В самом деле, стратегия Рамакантхи в первых двух главах этого текста состоит в том, чтобы заставить своего буддистского пурвапакшина опровергнуть аргументы всех других школ, так что, когда он сам опровергает буддистские взгляды, будет считаться, что он одержал интеллектуальную победу над всеми. Такая стратегия однозначно подразумевает, что взгляды Рамакантхи и его буддийского оппонента являются скорее «близкими, хотя и разными», но не «далекими друг от друга»[5].

[5] Терминология исследователей религии, таких как Уильям Скотт Грин и Джонатан З. Смит (Green, 1996).
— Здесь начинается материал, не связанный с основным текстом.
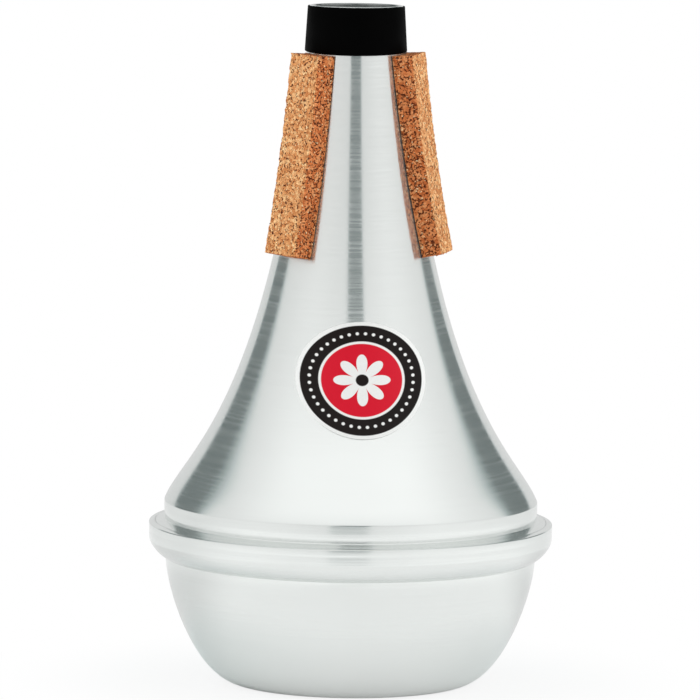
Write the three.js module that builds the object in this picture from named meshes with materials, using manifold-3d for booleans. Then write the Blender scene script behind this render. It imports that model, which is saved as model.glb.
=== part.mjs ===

Уотсон пишет: «В отрицании «я» за пределами сознания он вместе с буддистами выступает против брахманической реалистической традиции» (стр. 215). Действительно, Рамакантха в своей работе Каранавритти пользуется практически теми же аргументами, что и его буддистский пурвапакшин в Нарешварапарикша-пракаша. Но он относит эти аргументы к своей собственной школе (стр. 215-6). Соглашаясь со своим оппонентом в том, что нет воспринимающего «я» за пределами сознания, Рамакантха полагал, что то же сознание, стабильное и независящее от своих объектов, свидетельствует о разных актах восприятия[6].

[6] Уотсон пишет: «Практически нечего обсуждать в отношении существования или не существования некоего объекта, но стоит обсудить природу этого объекта, в рамках которой они оба договорились существовать». (217). Этот факт запутан, а потому многие учение не берутся его рассматривать, полемикой позиций атмавада и анатмавада, которые кажутся диаметрально противоположными, и во многих случаях это так, но не в этот раз.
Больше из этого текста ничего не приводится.